In strategic diplomacy, continuity matters. Delays in leader-level engagement inevitably create doubts about coherence and urgency, particularly when tensions are simultaneously rising in the Taiwan Strait, the South China Sea and the wider Pacific.
The Quad also suffers from weak institutional foundations. Unlike NATO, it has no treaty structure, no permanent secretariat and no collective defence obligations. Its flexibility is often presented as a strength. In practice, however, flexibility can also become an excuse for limited accountability and selective commitment. The grouping now has multiple working groups across technology, climate and cyber security, but measurable implementation remains limited.
There is also scepticism across Southeast Asia. ASEAN countries may share concerns about China’s assertiveness, but they remain wary of bloc politics. China remains ASEAN’s largest trading partner, with bilateral trade exceeding $900 billion annually. Most regional states prefer strategic hedging rather than alignment with competing power centres.
That is where the Quad faces its deepest contradiction. It seeks to preserve regional stability while emerging from the logic of strategic competition. It wants to reassure smaller states without provoking fears of a new Cold War in Asia. It wants to reduce dependence on China while remaining economically tied to Chinese manufacturing ecosystems.
None of this makes the Quad irrelevant. The grouping remains strategically necessary because existing regional institutions have proved inadequate in managing Asia’s shifting balance of power. But necessity alone does not guarantee effectiveness.
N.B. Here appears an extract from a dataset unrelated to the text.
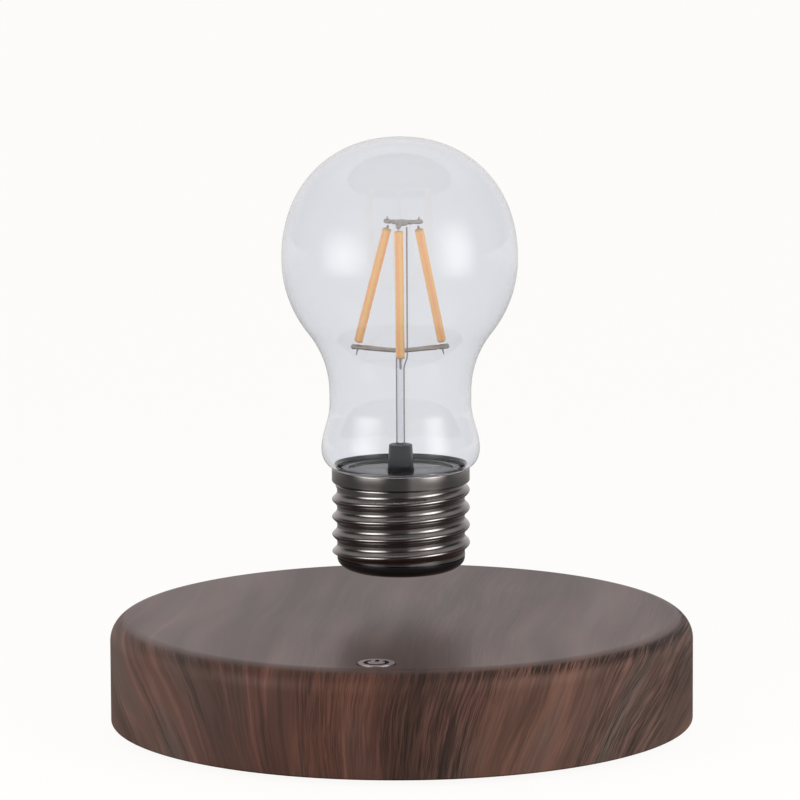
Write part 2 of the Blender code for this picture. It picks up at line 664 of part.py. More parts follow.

The real test for the Quad is no longer whether it can hold meetings or produce joint statements. It is whether it can deliver sustained economic, technological and strategic alternatives at a scale capable of shaping regional realities. Until then, the Quad risks remaining what it increasingly appears to be: a coalition united by shared anxieties about China, but constrained by its own internal contradictions and limited willingness to bear the costs of genuine strategic competition.